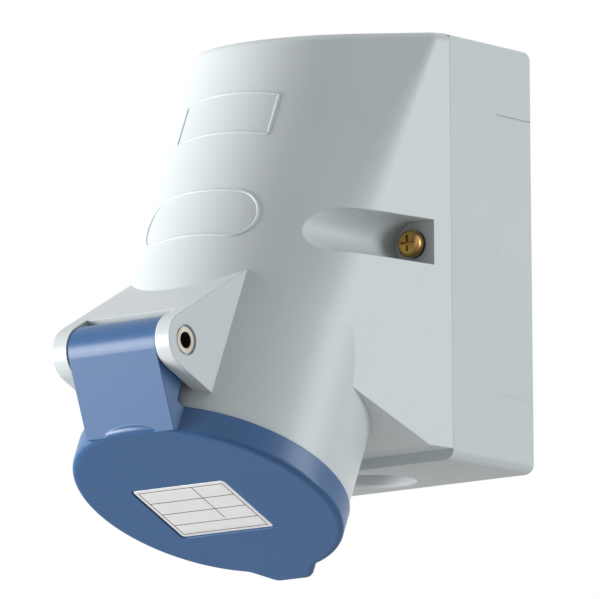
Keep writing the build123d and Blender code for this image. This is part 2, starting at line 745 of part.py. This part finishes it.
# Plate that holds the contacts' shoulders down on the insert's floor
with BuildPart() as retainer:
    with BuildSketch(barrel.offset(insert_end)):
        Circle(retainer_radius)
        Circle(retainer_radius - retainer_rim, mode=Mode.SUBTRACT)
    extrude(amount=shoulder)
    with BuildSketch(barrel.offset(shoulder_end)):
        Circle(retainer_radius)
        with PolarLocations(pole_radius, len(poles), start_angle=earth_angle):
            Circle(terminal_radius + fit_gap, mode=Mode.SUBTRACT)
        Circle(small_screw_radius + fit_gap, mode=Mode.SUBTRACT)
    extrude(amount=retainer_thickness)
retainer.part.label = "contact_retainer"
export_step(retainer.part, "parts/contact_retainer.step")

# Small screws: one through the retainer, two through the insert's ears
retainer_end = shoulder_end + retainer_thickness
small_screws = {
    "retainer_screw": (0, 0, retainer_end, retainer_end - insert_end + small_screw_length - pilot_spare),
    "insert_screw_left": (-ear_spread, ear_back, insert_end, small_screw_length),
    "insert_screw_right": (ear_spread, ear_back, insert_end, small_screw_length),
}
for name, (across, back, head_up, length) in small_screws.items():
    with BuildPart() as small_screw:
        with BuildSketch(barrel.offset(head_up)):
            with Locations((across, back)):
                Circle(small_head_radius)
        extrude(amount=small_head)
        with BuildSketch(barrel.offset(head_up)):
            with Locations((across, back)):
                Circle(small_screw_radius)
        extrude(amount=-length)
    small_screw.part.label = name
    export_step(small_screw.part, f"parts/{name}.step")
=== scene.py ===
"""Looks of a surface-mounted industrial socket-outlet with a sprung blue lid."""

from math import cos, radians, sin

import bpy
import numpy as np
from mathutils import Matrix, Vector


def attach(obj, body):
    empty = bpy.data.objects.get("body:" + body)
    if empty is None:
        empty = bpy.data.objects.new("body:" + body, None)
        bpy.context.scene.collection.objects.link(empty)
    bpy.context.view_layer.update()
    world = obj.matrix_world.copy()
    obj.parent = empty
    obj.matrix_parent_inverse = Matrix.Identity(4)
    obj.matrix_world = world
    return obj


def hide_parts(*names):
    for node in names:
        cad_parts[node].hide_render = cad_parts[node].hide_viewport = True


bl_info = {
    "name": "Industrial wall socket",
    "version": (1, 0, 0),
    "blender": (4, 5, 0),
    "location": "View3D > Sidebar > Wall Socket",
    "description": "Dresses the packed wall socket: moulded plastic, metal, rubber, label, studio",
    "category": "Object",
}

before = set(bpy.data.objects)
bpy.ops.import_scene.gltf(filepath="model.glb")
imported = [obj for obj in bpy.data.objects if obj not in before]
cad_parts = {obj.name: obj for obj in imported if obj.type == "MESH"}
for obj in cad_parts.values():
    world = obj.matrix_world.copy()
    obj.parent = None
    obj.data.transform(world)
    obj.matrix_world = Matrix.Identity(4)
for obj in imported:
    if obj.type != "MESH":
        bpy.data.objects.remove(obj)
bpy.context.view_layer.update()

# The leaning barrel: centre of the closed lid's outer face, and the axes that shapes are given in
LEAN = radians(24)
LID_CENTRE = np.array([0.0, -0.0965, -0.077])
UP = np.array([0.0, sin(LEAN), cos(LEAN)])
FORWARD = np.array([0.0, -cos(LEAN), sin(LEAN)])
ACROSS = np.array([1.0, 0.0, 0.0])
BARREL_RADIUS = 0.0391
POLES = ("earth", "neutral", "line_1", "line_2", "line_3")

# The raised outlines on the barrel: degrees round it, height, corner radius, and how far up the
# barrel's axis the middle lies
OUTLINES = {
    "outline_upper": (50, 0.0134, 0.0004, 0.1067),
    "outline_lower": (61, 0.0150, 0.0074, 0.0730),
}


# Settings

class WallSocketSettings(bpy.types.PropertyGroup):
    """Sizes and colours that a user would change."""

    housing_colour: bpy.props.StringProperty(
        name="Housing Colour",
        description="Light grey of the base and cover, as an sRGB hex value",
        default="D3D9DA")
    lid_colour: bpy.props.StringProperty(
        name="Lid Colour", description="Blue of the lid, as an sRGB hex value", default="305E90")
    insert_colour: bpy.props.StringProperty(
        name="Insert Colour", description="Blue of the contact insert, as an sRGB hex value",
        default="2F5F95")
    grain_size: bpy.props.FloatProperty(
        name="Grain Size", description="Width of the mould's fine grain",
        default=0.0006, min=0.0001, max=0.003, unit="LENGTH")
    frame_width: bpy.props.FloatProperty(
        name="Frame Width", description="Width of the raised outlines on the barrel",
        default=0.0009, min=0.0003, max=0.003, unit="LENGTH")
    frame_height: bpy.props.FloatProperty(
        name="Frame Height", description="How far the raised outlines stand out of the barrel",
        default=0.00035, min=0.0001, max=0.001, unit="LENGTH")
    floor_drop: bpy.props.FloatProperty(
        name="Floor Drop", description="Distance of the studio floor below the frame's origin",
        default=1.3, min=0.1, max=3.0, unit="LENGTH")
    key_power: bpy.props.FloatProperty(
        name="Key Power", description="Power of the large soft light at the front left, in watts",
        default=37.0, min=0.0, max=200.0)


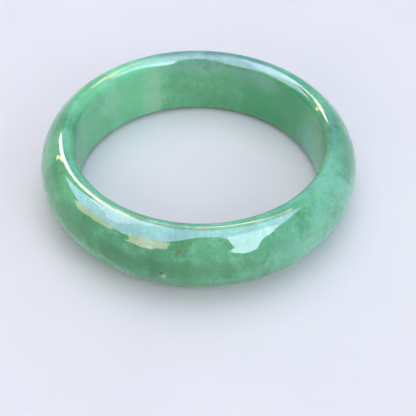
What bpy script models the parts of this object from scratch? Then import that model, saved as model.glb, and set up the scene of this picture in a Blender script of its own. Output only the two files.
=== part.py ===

::::

--- TASK DETAILS ---
Reproduce, exactly as written, the stretch of lines whose first line is the one with "# Small screws: one" and whose last line is the one with "for node in".

--- EXPECTED ANSWER ---
# Small screws: one through the retainer, two through the insert's ears
retainer_end = shoulder_end + retainer_thickness
small_screws = {
    "retainer_screw": (0, 0, retainer_end, retainer_end - insert_end + small_screw_length - pilot_spare),
    "insert_screw_left": (-ear_spread, ear_back, insert_end, small_screw_length),
    "insert_screw_right": (ear_spread, ear_back, insert_end, small_screw_length),
}
for name, (across, back, head_up, length) in small_screws.items():
    with BuildPart() as small_screw:
        with BuildSketch(barrel.offset(head_up)):
            with Locations((across, back)):
                Circle(small_head_radius)
        extrude(amount=small_head)
        with BuildSketch(barrel.offset(head_up)):
            with Locations((across, back)):
                Circle(small_screw_radius)
        extrude(amount=-length)
    small_screw.part.label = name
    export_step(small_screw.part, f"parts/{name}.step")
=== scene.py ===
"""Looks of a surface-mounted industrial socket-outlet with a sprung blue lid."""

from math import cos, radians, sin

import bpy
import numpy as np
from mathutils import Matrix, Vector


def attach(obj, body):
    empty = bpy.data.objects.get("body:" + body)
    if empty is None:
        empty = bpy.data.objects.new("body:" + body, None)
        bpy.context.scene.collection.objects.link(empty)
    bpy.context.view_layer.update()
    world = obj.matrix_world.copy()
    obj.parent = empty
    obj.matrix_parent_inverse = Matrix.Identity(4)
    obj.matrix_world = world
    return obj


def hide_parts(*names):
    for node in names:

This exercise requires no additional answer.